Лучше всего у нее получался англез, когда дамам полагалось завлекать кавалеров, а потом, при смене ритма от медленного к быстрому, убегать от них. Иногда танцующие останавливались, наблюдая, как она кружила Петра, и хлопали в ладоши, видя его счастливым, веселым и спокойным.
Нравились ей и праздники в Летнем саду, куда являлись высшее и среднее сословия. В таких случаях на одном из бастионов Петропавловской крепости вывешивали желтый флаг с орлом в центре, который держал в когтях четыре моря. В пятом часу раздавалось несколько пушечных выстрелов, многие приезжали на лодках. Она со своими дамами сидела в Летнем саду, у фонтана, который так и назывался Царицын, а великие княжны встречали гостей и преподносили особо почетным чарку водки или стакан вина. Потом мужчины уходили смотреть зверинец, играли в шахматы, шашки, а дамы слушали музыку и болтали; и те, и другие вовсю пили вино, потому что царская чета показывала пример…
Постепенно Екатерина заметила, что веселье императора натужно, он все чаще заставлял пить до полусмерти и кавалеров, и дам. Если кто-то пытался отказаться, лицо его искажалось судорожной, злобной гримасой, а смех звучал хрипло, похоже на лай.
Он вел себя все страннее, точно ждал удара в спину, порой внезапно оборачивался, подозрительно оглядывая того, кто оказывался сзади.
Однажды сказал ей, кривя губы:
— Рабы, холопы, все терпят, а я бы восстал, придумал заговор… почище Фиесты. — Губы императора растягивались с трудом, точно крутое тесто, а глаза въедливо всматривались в ее лицо. — Хочешь командовать ими, обращайся к их порокам, на их добродетелях далеко не уедешь… — И добавил: — Веселись и меня весели, друг мой сердешненький, а учить строптивцев — моя докука и забота…
Ее тоже иногда удивляло, что все сгибаются перед ним, смиряются, никто не бунтует. Хотя куда бунтовать против силы… Петр опирался на армию, и армия верила в него, как в Господа Бога. Царь научил ее побеждать. Еще недавно жалкая, битая и униженная, ныне она внушала страх и восторг. Слава — самая желанная награда в молодости, а к старости император обещал своим воинам достойную жизнь. Он внушил им, что русская армия может совершить невозможное, и солдаты шли за ним с восторгом, жертвуя собой…
Разве что старая знать иногда решалась на тихий бунт. Тайно посылал деньги опальному Шафирову князь Голицын. Князь Долгорукий чуть не поплатился головой, упрямо говоря на суде о полезных деяниях взяточника князя Гагарина. Родовитые бояре, когда началось рассмотрение дела царевича Алексея, роптали между собой, а Шереметев не приехал в Петербург на суд, не голосовал за смертную казнь, сославшись на болезнь. Хотя и потерял этим расположение царя…

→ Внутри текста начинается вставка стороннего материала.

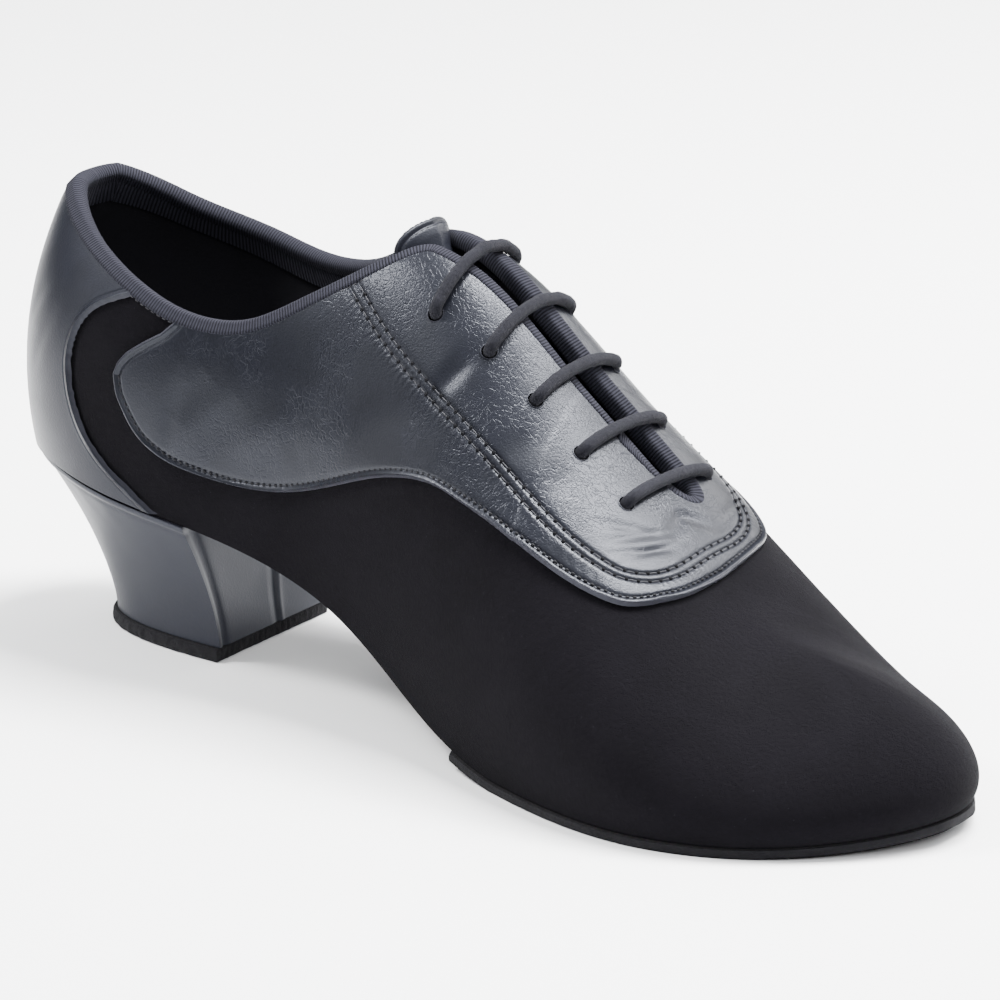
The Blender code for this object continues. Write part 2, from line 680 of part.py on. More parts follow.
def build_tongue(collection, material):
    """Leather tongue: it follows the skin under the facings, leaving room for the lace, and its free top
    stands up behind them."""
    turns = station_turn(column(TONGUE, TONGUE_NAMES, "station"))
    sides = np.linspace(-1, 1, TONGUE_COLUMNS)
    half = column(TONGUE, TONGUE_NAMES, "half")[:, None] * TONGUE_WIDTH / 2
    rise = column(TONGUE, TONGUE_NAMES, "rise")[:, None] * TONGUE_RISE
    drop = column(TONGUE, TONGUE_NAMES, "drop")[:, None]
    grid_turn = np.repeat(turns[:, None], TONGUE_COLUMNS, 1)
    aside = column(TONGUE, TONGUE_NAMES, "aside")[:, None] * TONGUE_RISE
    across = beside_throat(grid_turn, aside + half * sides)
    seat = UPPER_WALL + FIT_GAP * 2
    room = run_depth() + LACE_THICK / 2 + RUN_GAP
    under = off_skin(grid_turn, across, rise * (1 - sides ** 2) ** 2 - seat - (room - seat) * drop)
    tongue = new_object("tongue", mesh_from_grids("tongue", [(under, False)]), collection, material)
    thicken(tongue, TONGUE_THICK)
    smooth(tongue)
    return tongue


def hole_x(number):
    return HOLE_PLACES[number - 1] * LENGTH - TIP_MIDDLE


def row_y(x, side):
    """Row of holes in plan: y at a given x."""
    row = INNER_ROW if side < 0 else OUTER_ROW
    return np.interp(x, (hole_x(1), hole_x(len(HOLE_PLACES))), row)


def hole_place(number, side):
    """Where a punched hole lies: its point on the skin and the outward normal."""
    turn, across = skin_below(hole_x(number), row_y(hole_x(number), side))
    return skin(turn, across), skin_normal(turn, across)


def build_holes(cutters):
    """Cutters of the ten punched holes, in one mesh."""
    work = bmesh.new()
    for number in range(1, len(HOLE_PLACES) + 1):
        for side in (-1, 1):
            point, normal = hole_place(number, side)
            first = np.cross(normal, (1.0, 0.0, 0.0))
            first /= np.linalg.norm(first)
            second = np.cross(normal, first)
            ends = []
            for height in (-CUTTER_UNDER, CUTTER_OVER):
                ring = []
                for k in range(HOLE_SIDES):
                    angle = math.tau * k / HOLE_SIDES
                    spoke = first * math.cos(angle) + second * math.sin(angle)
                    ring.append(work.verts.new(point + normal * height + spoke * HOLE_DIAMETER / 2))
                ends.append(ring)
            work.faces.new(ends[0])
            work.faces.new(ends[1])
            for k in range(HOLE_SIDES):
                after = (k + 1) % HOLE_SIDES
                work.faces.new((ends[0][k], ends[0][after], ends[1][after], ends[1][k]))
    bmesh.ops.recalc_face_normals(work, faces=work.faces[:])
    mesh = bpy.data.meshes.new("hole_cutter")
    work.to_mesh(mesh)
    work.free()
    holes = new_object("hole_cutter", mesh, cutters)
    holes.hide_render = True
    holes.display_type = "WIRE"
    return holes


def lace_point(x, y, height):
    """Point of the lace at a place in plan and a height over the skin."""
    turn, across = skin_below(x, y)
    return off_skin(turn, across, np.asarray(height))


def bar(number, from_side):
    """Corner points of one bar over the throat, from hole to hole."""
    height = COVER_GAP + COVER_THICK + FIT_GAP + LACE_THICK / 2
    x = hole_x(number)
    ends = row_y(x, from_side), row_y(x, -from_side)
    return [lace_point(x, y, height) for y in np.linspace(*ends, BAR_STEPS + 1)]


def hidden(start, end, side, shift=0.0):
    """Corner points of a hidden stretch along a row of holes; it steps aside by a shift on the way."""
    steps = max(2, int(abs(end - start) / RUN_STEP))
    points = []
    for part in np.linspace(0, 1, steps + 1):
        x = start + (end - start) * part
        points.append(lace_point(x, row_y(x, side) + side * shift * math.sin(math.pi * part), -run_depth()))
    return points


def run(first, last, side, shift=0.0):
    """Hidden run along one row of holes, from hole to hole."""
    return hidden(hole_x(first), hole_x(last), side, shift)


def loose_end(number, side, shift):
    """Hidden end, which stops a little behind its hole."""
    points = []
    for part in (0, 0.5, 1):
        x = hole_x(number) - LOOSE_END * part
        points.append(lace_point(x, row_y(x, side) + side * shift * part, -run_depth()))
    return points


def lace_corners():
    """Corner points of the whole lace, from one hidden end to the other."""
    inner_end = (loose_end(2, -1, RUN_SHIFT)[::-1] + bar(2, -1) + run(2, 4, 1, RUN_SHIFT)
                 + bar(4, 1) + run(4, 5, -1))
    outer_end = (bar(5, -1) + run(5, 3, 1, -RUN_SHIFT) + bar(3, 1) + run(3, 1, -1, -RUN_SHIFT)
                 + bar(1, -1) + loose_end(1, 1, 0.0))
    return np.array(inner_end + outer_end)


def rounded(corners, radius, least_turn=25):
    """A polyline whose sharp corners are turned into arcs."""
    points = [corners[0]]
    for k in range(1, len(corners) - 1):
        back = corners[k - 1] - corners[k]
        on = corners[k + 1] - corners[k]
        reach = min(np.linalg.norm(back), np.linalg.norm(on))
        back, on = back / np.linalg.norm(back), on / np.linalg.norm(on)
        turned = math.pi - math.acos(float(np.clip(np.dot(back, on), -1, 1)))
        if turned < math.radians(least_turn):
            points.append(corners[k])
            continue
        trim = min(radius * math.tan(turned / 2), 0.49 * reach)
        bend = trim / math.tan(turned / 2)
        inward = (back + on) / np.linalg.norm(back + on)
        centre = corners[k] + inward * bend / math.cos(turned / 2)
        start = corners[k] + back * trim - centre
        axis_x = start / np.linalg.norm(start)
        finish = corners[k] + on * trim - centre
        axis_y = finish - axis_x * np.dot(finish, axis_x)
        axis_y /= np.linalg.norm(axis_y)
        count = max(2, int(math.degrees(turned) / 36))
        for step in range(count + 1):
            angle = turned * step / count
            points.append(centre + bend * (axis_x * math.cos(angle) + axis_y * math.sin(angle)))
    points.append(corners[-1])
    return np.array(points)


def build_lace(collection, material):
    """The lace as one round tube along its rounded corner points."""
    path = rounded(lace_corners(), LACE_BEND)
    curve = bpy.data.curves.new("lace", "CURVE")
    curve.dimensions = "3D"
    curve.bevel_depth = LACE_THICK / 2
    curve.bevel_resolution = 2
    curve.use_fill_caps = True
    line = curve.splines.new("POLY")
    line.points.add(len(path) - 1)
    for place, point in zip(line.points, path):
        place.co = (*point, 1)
    return new_object("lace", curve, collection, material)


def outline_point(turn, side, outset):
    """Point of the sole edge moved outward in plan; the height is that of the skin at its new place."""
    turn = np.asarray(turn, float)
    small = 0.001
    way = sole_edge(turn + small, side) - sole_edge(turn - small, side)
    out = np.stack([way[..., 1], -way[..., 0]], -1) * -side
    out /= np.linalg.norm(out, axis=-1, keepdims=True)
    plan = sole_edge(turn, side)[..., :2] + out * outset
    height = sole_height(station_turn((plan[..., 0] + TIP_MIDDLE) / LENGTH))
    return np.concatenate([plan, height[..., None]], -1)


def on_profile(plan, height):
    """Lays points in plan on the bottom profile of the foot, then moves them square to it by a height."""
    def level(x):
        return sole_height(station_turn((x + TIP_MIDDLE) / LENGTH))
    small = 0.5 * MM
    slope = (level(plan[..., 0] + small) - level(plan[..., 0] - small)) / (2 * small)
    tilt = np.sqrt(1 + slope ** 2)
    return np.stack([plan[..., 0] - slope / tilt * height, plan[..., 1],
                     level(plan[..., 0]) + height / tilt], -1)


def ladder(turns, outset, columns):
    """Plan of the foot between its two edges; each row goes straight from side to side."""
    inner, outer = outline_point(turns, -1, outset), outline_point(turns, 1, outset)
    parts = np.linspace(0, 1, columns)[None, :, None]
    return inner[:, None] * (1 - parts) + outer[:, None] * parts


def build_insole(collection, material):
    """Sock board on the turned-in margin, inside the upper."""
    turns = np.linspace(0.0, 1.0, INSOLE_STATIONS)
    grid = on_profile(ladder(turns, -INSOLE_INSET, 4), UPPER_WALL + FIT_GAP + INSOLE_THICK)
    insole = new_object("insole", mesh_from_grids("insole", [(grid, False)]), collection, material)
    thicken(insole, INSOLE_THICK)
    smooth(insole)
    return insole


def build_outsole(collection, material):
    """Thin sole under the forepart, with a bowed back end."""
    start = float(station_turn(SOLE_START))
    turns = start + (1 - start) * np.linspace(0, 1, SOLE_STATIONS)
    grid = ladder(turns, SOLE_MARGIN, SOLE_COLUMNS)
    across = np.linspace(-1, 1, SOLE_COLUMNS)
    fade = np.clip(1 - np.linspace(0, 1, SOLE_STATIONS) * 4, 0, 1)
    grid[..., 0] -= SOLE_BOW * LENGTH * (1 - across ** 2)[None, :] * fade[:, None]
    grid = on_profile(grid, -FIT_GAP)
    outsole = new_object("outsole", mesh_from_grids("outsole", [(grid, False)]), collection, material)
    thicken(outsole, SOLE_THICK)
    smooth(outsole)
    return outsole


def heel_outline(width, length, breast, count):
    """Plan of the heel's foot: squarish at the back and straight at the breast. From inside to outside."""
    angles = np.linspace(-math.pi / 2, math.pi / 2, count)
    back = np.maximum(np.cos(angles), 0) ** TIP_SQUARE
    side = np.sign(np.sin(angles)) * np.abs(np.sin(angles)) ** TIP_SQUARE
    return np.stack([breast - length * back, width / 2 * side], -1)


def build_heel_block(collection, material):
    """Covered Cuban heel: rings from the slab up to the seat, drawn in below the seat, with a hollow
    breast."""
    count, levels, breast_steps = HEEL_SIDES, HEEL_LEVELS, HEEL_BREAST_STEPS
    foot = heel_outline(TIP_WIDTH - 2 * TIP_MARGIN, TIP_LENGTH - TIP_MARGIN, BREAST_AHEAD, count)
    seat_front = float(station_turn(HEEL_BREAST))
    walk = np.linspace(-1, 1, count)
    turns = seat_front * np.abs(walk)
    seat = np.where((walk < 0)[:, None], outline_point(turns, -1, HEEL_MARGIN),
                    outline_point(turns, 1, HEEL_MARGIN))
    seat[:, 2] -= FIT_GAP
    seat[count // 2, 1] = 0.0
    low = TIP_THICK + FIT_GAP
    rings = []
    for level in range(levels + 1):
        up = level / levels
        drawn = up ** HEEL_PINCH
        ring = np.empty((count + breast_steps - 1, 3))
        ring[:count, :2] = foot * (1 - drawn) + seat[:, :2] * drawn
        ring[:count, 2] = low + (seat[:, 2] - low) * up
        across = np.linspace(1, -1, breast_steps + 1)[1:-1]
        ends = ring[count - 1], ring[0]
        for k, part in enumerate(across):
            point = ends[0] * (1 + part) / 2 + ends[1] * (1 - part) / 2
            point[0] -= HEEL_HOLLOW * (1 - part ** 2) * 4 * up * (1 - up)
            ring[count + k] = point
        rings.append(ring)
    work = bmesh.new()
    corners = [[work.verts.new(point) for point in ring] for ring in rings]
    total = len(corners[0])
    for lower, upper in zip(corners, corners[1:]):
        for k in range(total):
            after = (k + 1) % total
            work.faces.new((lower[k], lower[after], upper[after], upper[k]))
    middle = count // 2
    for ring in (corners[0], corners[-1]):
        work.faces.new((ring[middle - 1], ring[middle], ring[middle + 1]))
        for k in range(1, middle - 1):
            work.faces.new((ring[middle - k - 1], ring[middle - k], ring[middle + k], ring[middle + k + 1]))
        work.faces.new([ring[0], ring[1]] + ring[count - 2:])
    bmesh.ops.recalc_face_normals(work, faces=work.faces[:])
    mesh = bpy.data.meshes.new("heel_block")
    work.to_mesh(mesh)
    work.free()
    block = new_object("heel_block", mesh, collection, material)
    smooth(block)
    return block


def build_heel_top_piece(collection, material):
    """Slab under the heel, resting on the floor."""
    outline = heel_outline(TIP_WIDTH, TIP_LENGTH, BREAST_AHEAD, TIP_SIDES)
    work = bmesh.new()
    face = work.faces.new([work.verts.new((x, y, 0.0)) for x, y in outline])
    grown = bmesh.ops.extrude_face_region(work, geom=[face])
    risen = [item for item in grown["geom"] if isinstance(item, bmesh.types.BMVert)]
    bmesh.ops.translate(work, verts=risen, vec=(0, 0, TIP_THICK))
    bmesh.ops.recalc_face_normals(work, faces=work.faces[:])
    mesh = bpy.data.meshes.new("heel_top_piece")
    work.to_mesh(mesh)
    work.free()
    slab = new_object("heel_top_piece", mesh, collection, material)
    smooth(slab)
    return slab


def main():
    for thing in list(bpy.data.objects):
        bpy.data.objects.remove(thing)
    shoe = bpy.data.collections.new("ballroom_dance_shoe")
    cutters = bpy.data.collections.new("cutters")
    bpy.context.scene.collection.children.link(shoe)
    bpy.context.scene.collection.children.link(cutters)

    suede = new_material("suede", (0.022, 0.020, 0.026), 0.95)
    leather = new_material("leather", (0.075, 0.082, 0.11), 0.35)
    ribbon = new_material("ribbon", (0.03, 0.03, 0.038), 0.85)
    cotton = new_material("lace_cotton", (0.04, 0.04, 0.048), 0.9)
    lining = new_material("lining", (0.02, 0.02, 0.024), 0.8)
    heel_cover = new_material("heel_cover", (0.09, 0.095, 0.12), 0.4)
    buffed_sole = new_material("buffed_sole", (0.05, 0.048, 0.05), 0.95)

    holes = build_holes(cutters)
    build_upper(shoe, suede, holes)
    build_quarter_panel(shoe, leather, holes)
    build_counter_panel(shoe, leather)
    build_binding(shoe, ribbon)
    build_tongue(shoe, leather)
    build_lace(shoe, cotton)
    build_insole(shoe, lining)
    build_outsole(shoe, buffed_sole)
    build_heel_block(shoe, heel_cover)
    build_heel_top_piece(shoe, buffed_sole)


main()
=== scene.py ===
# %% [markdown]
# # A ballroom dance shoe, dressed for the camera
# The real shoe is a laced practice shoe for dancing: a suede shell under a leather saddle and a leather back,
# a ribbon round the top edge, a covered Cuban heel and a thin suede sole. Each solid is then replaced by a
# finer piece. Such pieces could be modelled by hand, but here they are worked out from the same last as the
# solids, so every seam and edge lies where the solid puts it.

# %% Load the frame
import math

import bpy
import bmesh
import numpy as np
from mathutils import Matrix, Vector
from mathutils.kdtree import KDTree


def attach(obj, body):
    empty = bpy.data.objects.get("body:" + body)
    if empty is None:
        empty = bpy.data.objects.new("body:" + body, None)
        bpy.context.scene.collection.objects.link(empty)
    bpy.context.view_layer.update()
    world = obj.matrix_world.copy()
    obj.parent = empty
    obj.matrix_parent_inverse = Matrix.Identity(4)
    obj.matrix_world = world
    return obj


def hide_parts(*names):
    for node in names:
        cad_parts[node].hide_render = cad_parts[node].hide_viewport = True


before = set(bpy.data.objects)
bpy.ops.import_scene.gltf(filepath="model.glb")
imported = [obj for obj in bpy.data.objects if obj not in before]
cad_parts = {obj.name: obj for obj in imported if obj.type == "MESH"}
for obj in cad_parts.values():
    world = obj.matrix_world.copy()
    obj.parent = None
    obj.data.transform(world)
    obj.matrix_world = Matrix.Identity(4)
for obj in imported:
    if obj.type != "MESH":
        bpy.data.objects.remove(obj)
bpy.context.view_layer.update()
MM = 0.001
print("solids:", ", ".join(sorted(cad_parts)))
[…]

Однажды камергер Монс читал ей про римлянина Цезаря, решившего стать императором, и про его друга Брута, убившего Цезаря во имя республики. Петр вошел в ее покои, прослушал все молча, подергивая лицом, не присев, а потом захохотал:
— Бабьи сказки! Был сей Цезарь — знатный полководец, а сгубила его зависть низкая, пал от руки того, кого благодетельствовал…
Екатерина пыталась бороться с собой и заменяла угасающее чувство к мужу особой о нем заботой.
Она попросила его построить «попутный дворец» в Петергофе, чтобы было где ему отдохнуть после многодневных, многочасовых инспекций. Заказала и собрала там много модной, ценной мебели. В кабинете императора повесили двенадцать резных дубовых картин, а ниже, в рамах, точно фаянсовый ковер, голубели изразцы. Но уже не голландские, а свои, Стрельнинского и Невского кирпичных заводов.
Между резными картинами развесили картины Сило, которые они с Петром купили в Амстердаме. Сей дворец, прозванный Петром Монплезир — «Мое довольствие», — отвечал всем его высказанным и невысказанным пожеланиям. Разноцветные паркеты делались по его рисункам: круги, восьмигранники, квадраты и ромбы. Черное дерево, дуб, береза, ольха, красное дерево — в эти полы можно было всматриваться, точно в кружевные плетенья.
Екатерина предпочитала парчу в обивке, бархат; муж — сафьян, и они иногда наедине спорили, отстаивая разумность своих вкусов, пока императрица не сдавалась. Она приглашала мастеров «кабинетного дерева», учившихся в Англии и Голландии, придирчиво рассматривала их изделия и многое браковала. Она часами объясняла столярам, что надобно сделать, чтобы их работа была не хуже заморской. Но делалось все по вкусу царя, и Петр благодарил ее, растроганный, говоря, что ничто так не радует его душу, как то, что Катенька угадывает его желания.